Okay, I have now played this deck in three eight-man tournaments, and won two of them. I dropped a total of three games. I have won eight packs.

Obv, I am the greatest thing since Kai. I should change my name.

I go to draft with the winnings.

I open Stonebrow and go G/R again, splashing the two foil Islands I got 13th and 14th picks for Intet. I have the nifty double Primal Forcemage, triple Uktabi Drake combo. I have Rift Bolt and plenty of copies of the Coal Stoker / Grapeshot combo, and an Empty the Warrens if I want to vary the pattern. I even have a Meteor if my opponent has a fattie, and a Weatherseed Treefolk if I feel nostalgic (I used to play them back in Urza’s block.)

Maybe I should do a daily draft series. (My ego was large and well fed at this point.)

My opponent has Errant Doomsayers, and knows enough to tap my Drakes with the Forcemage trigger on the stack. He also has Amrou Scouts and recruits a bunch of little Rebels. This continues until about turn 15. He has two Scouts, and two Saltfield Recluses, and a Zealot, and so forth.
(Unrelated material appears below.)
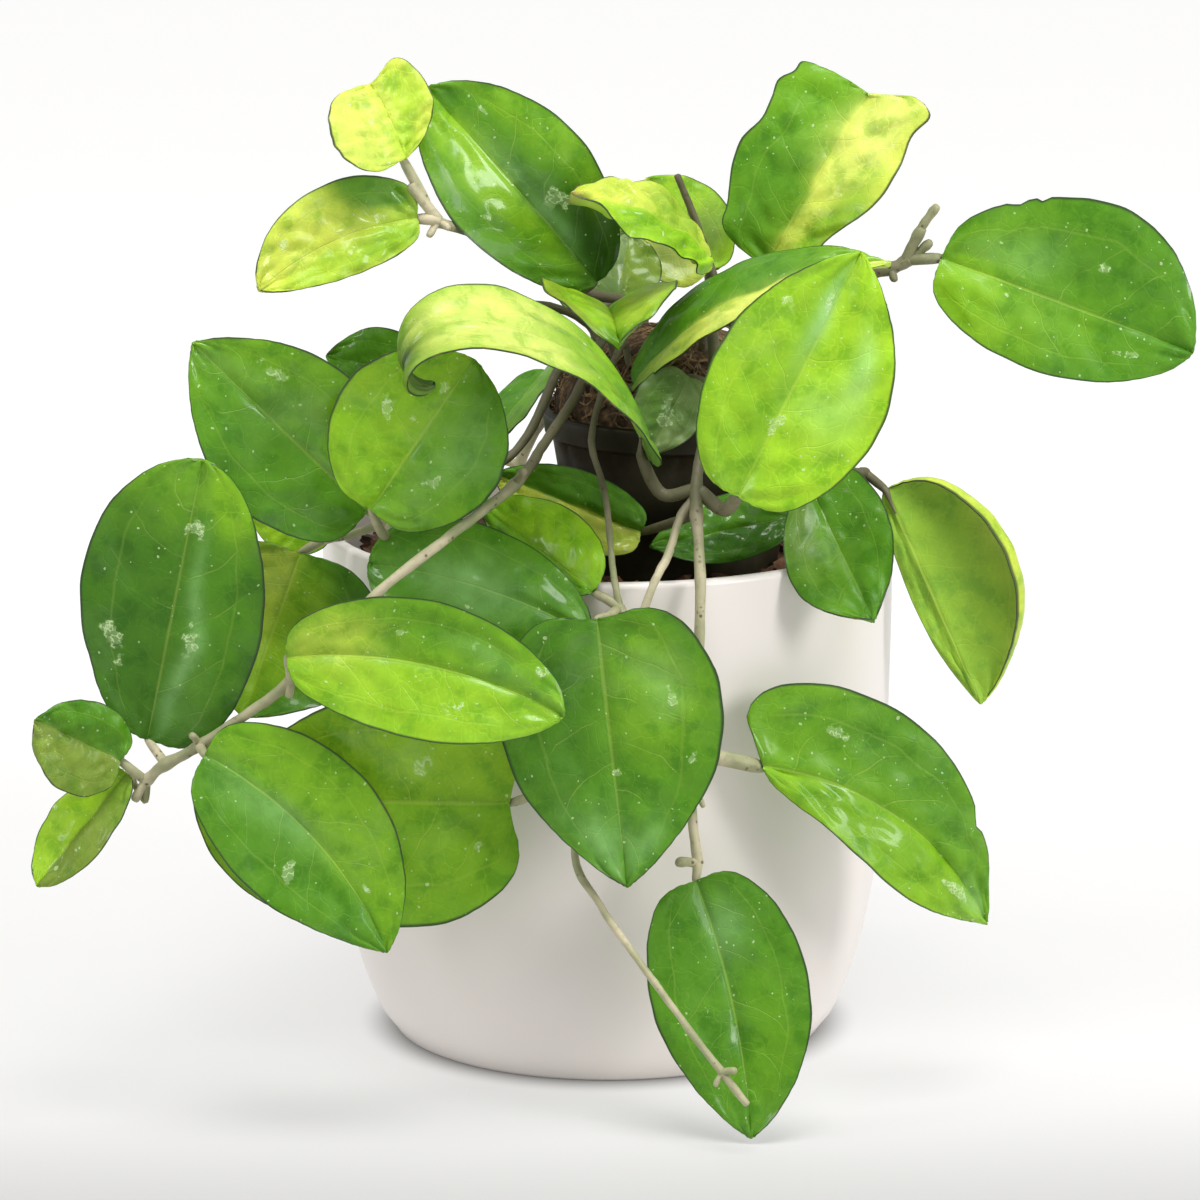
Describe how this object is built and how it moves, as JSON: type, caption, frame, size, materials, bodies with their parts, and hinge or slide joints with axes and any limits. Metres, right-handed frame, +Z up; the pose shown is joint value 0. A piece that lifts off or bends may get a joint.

I am holding a pair of Coal Stokers, a Might of Old Krosa and am just waiting for a Grapeshot to smash him. I don’t draw Grapeshot. He does draw Tromp the Domains.

Game 2 is similar, but now I cannot draw a Mountain. I finally get one – the turn after he played Gauntlet of Power to make all his White x/1s into x/2s. I cast Coal Stoker, then suspend Rift Bolt and Meteor, and drop a Wall. I’m at 12. He swings with an unblockable 3/3 Amrou Seekers and a Shade of Trokair. I check my life total, count his Plains (four) and don’t block.

Gauntlet of Power means 4 plains = WWWWWWWW = I’m dead.

I’m 1-4 in games in the TS 4-3-2-2 drafts.

Maybe I shouldn’t change my name.

Next week, I should have more of the Ultimate Extended Tournament. Round 1 is almost done – I just have to find someone both dumb enough and skilled enough to play Trix versus Twiddle Desire and Benzo versus Belcher Severance.